start Data in this exercise
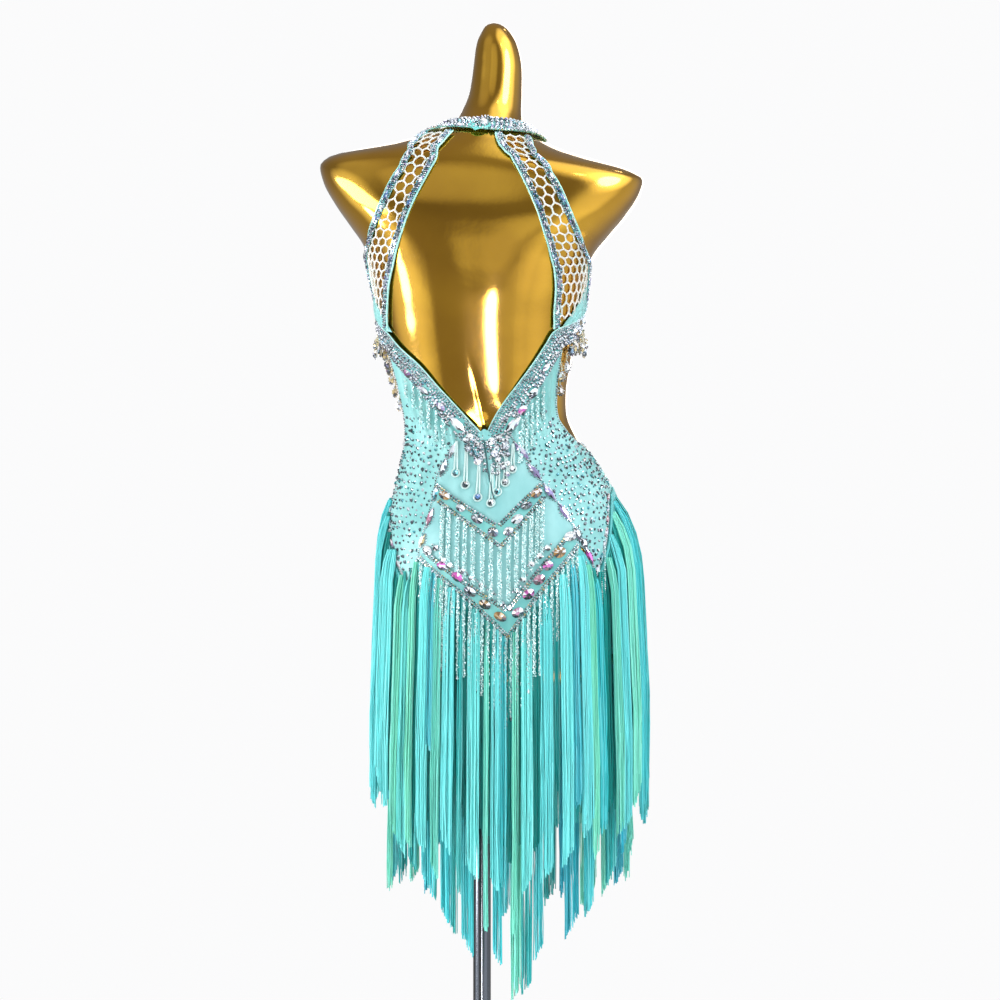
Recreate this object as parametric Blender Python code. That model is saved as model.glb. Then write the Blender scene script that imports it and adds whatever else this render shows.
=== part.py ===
"""Latin dance dress on a limbless dress form.

The dress is a backless halter with net back straps, a beaded V over the
waist, two chevron bands on the hips and long fringe. It hangs on a smooth
torso form that stands on a pole and a round base.

Frame: +Z up, the dress's back faces -Y, and the origin is the centre of the
base's underside. All tables are in millimetres and degrees. A place on the
body is an angle round it (0 at the centre back, +90 at the +X side, 180 at
the centre front) and a height above the floor.
"""
import math
import random
from collections import namedtuple

import bpy
import numpy as np
from mathutils.geometry import delaunay_2d_cdt

MM = 0.001

# Layers of cloth, as distances out from the form's surface.
CLOTH = 1.2
INNER_LAYER = 1.1
FRONT_LAYER = 1.2
YOKE_LAYER = 1.4
OUTER_LAYER = 3.1
STRAP_BAND_LAYER = 3.3
TAPE_LAYER = 3.5
V_LAYER = 3.5
BODICE_LAYER = 1.5
NECK_LAYER = 3.6
CLOSURE_LAYER = 5.3
SEAM = 0.4
STONE_RISE = 2.2
FLAT_PER_DEGREE = 2.3

# Form and stand.
FORM_SIDES = 32
FORM_BOTTOM = 702.0
SPINE_DEPTH = 9.0
SPINE_SPREAD = 13.0
SPINE_HEIGHT = 1130.0
SPINE_REACH = 150.0
CUP_DEPTH = 18.0
CUP_ANGLE = 140.0
CUP_SPREAD = 30.0
CUP_HEIGHT = 1212.0
CUP_REACH = 60.0
BASE_RADIUS = 180.0
BASE_THICKNESS = 12.0
BASE_ROUNDING = 4.0
POLE_RADIUS = 11.5
COLLAR_RADIUS = 26.0
COLLAR_HEIGHT = 46.0
FOOT_BOSS_RADIUS = 24.0
FOOT_BOSS_HEIGHT = 22.0
TURNED_SIDES = 28
PART_GAP = 0.3

# Bands, net and trimmings.
NECKBAND_WIDTH = 21.0
NECKBAND_HEIGHT = 1412.5
NECKBAND_RISE = 10.0
NECKBAND_SIDE_LIFT = 5.0
STRAP_BAND = 9.0
WIDE_BAND = 22.0
V_BAND = 24.0
V_MITRE = 23.0
V_SEAM_DROP = 5.0
NET_PITCH = 11.6
NET_ROW = 11.4
NET_HOLE_WIDTH = 8.6
NET_HOLE_HEIGHT = 12.0
TAB_WIDTH = 30.0
TAB_LENGTH = 15.0
BUTTON_RADIUS = 5.5
BUTTON_DEPTH = 3.6
ZIP_WIDTH = 8.0
ZIP_BOTTOM = 944.0

# Fringe.
TAPE_HEIGHT = 8.0
TAPE_THICKNESS = 1.5
LOCK_PITCH = 4.3
FRONT_LOCK_PITCH = 7.4
UNDER_LOCK_PITCH = 6.0
UNDER_FRONT_LOCK_PITCH = 8.6
LOCK_FILL = 0.76
LOCK_DEPTH = 5.0
YOKE_HEM = 743.0
LOWEST_DRAPE = 735.0
TIP_JITTER = 9.0
FRINGE_SEED = 7

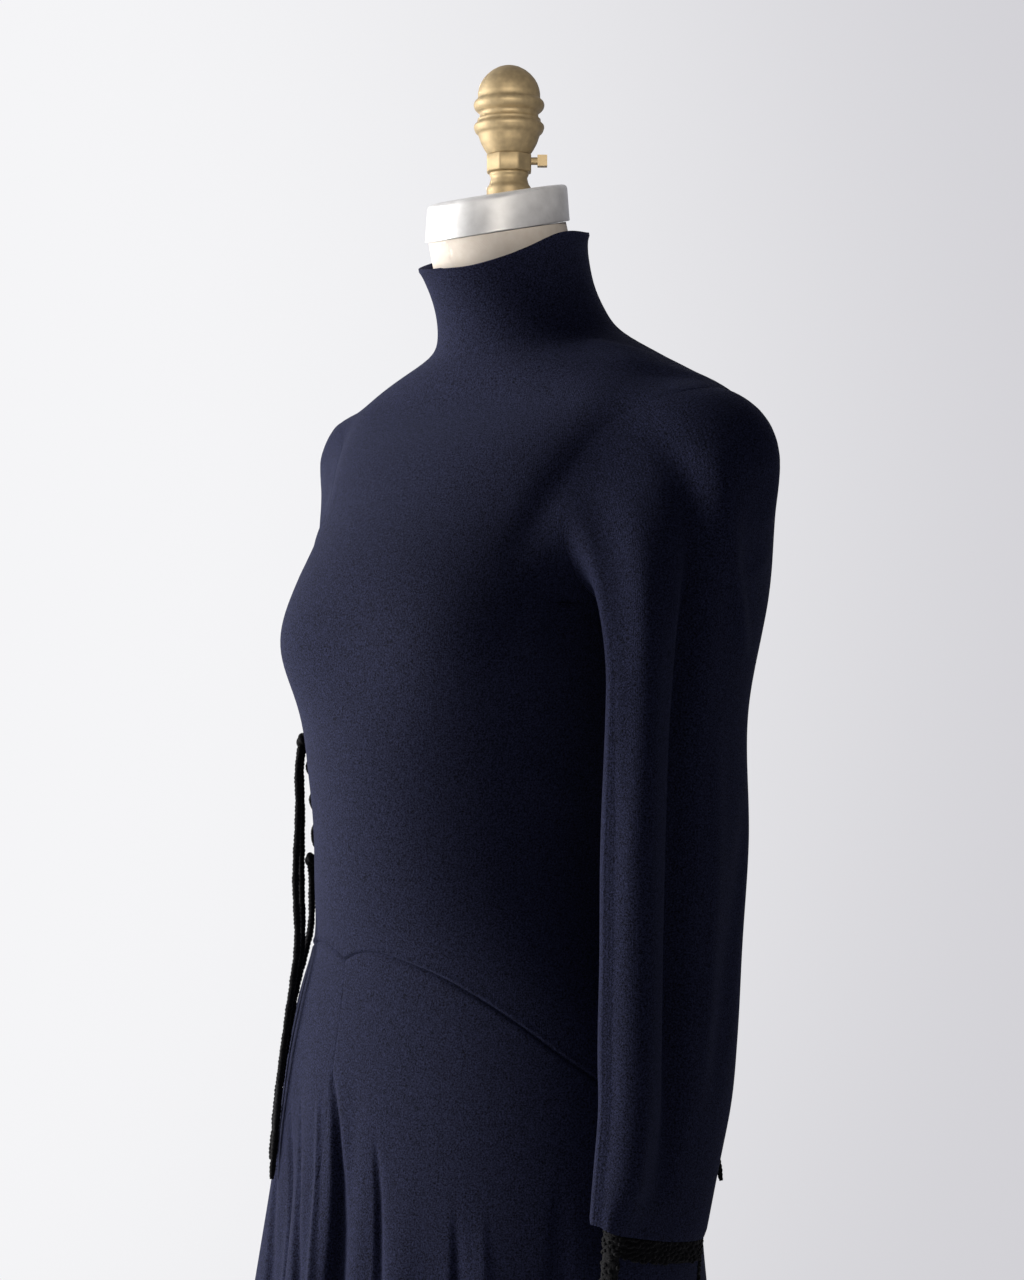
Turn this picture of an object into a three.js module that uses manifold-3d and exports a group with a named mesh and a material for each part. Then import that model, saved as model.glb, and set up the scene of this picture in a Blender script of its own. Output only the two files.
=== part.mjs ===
end Data in this exercise
Directions for this task: Begin with the line that contains "Turn this picture" and set down each line exactly until the records above end, including the final line.

Solution:
Turn this picture of an object into a three.js module that uses manifold-3d and exports a group with a named mesh and a material for each part. Then import that model, saved as model.glb, and set up the scene of this picture in a Blender script of its own. Output only the two files.
=== part.mjs ===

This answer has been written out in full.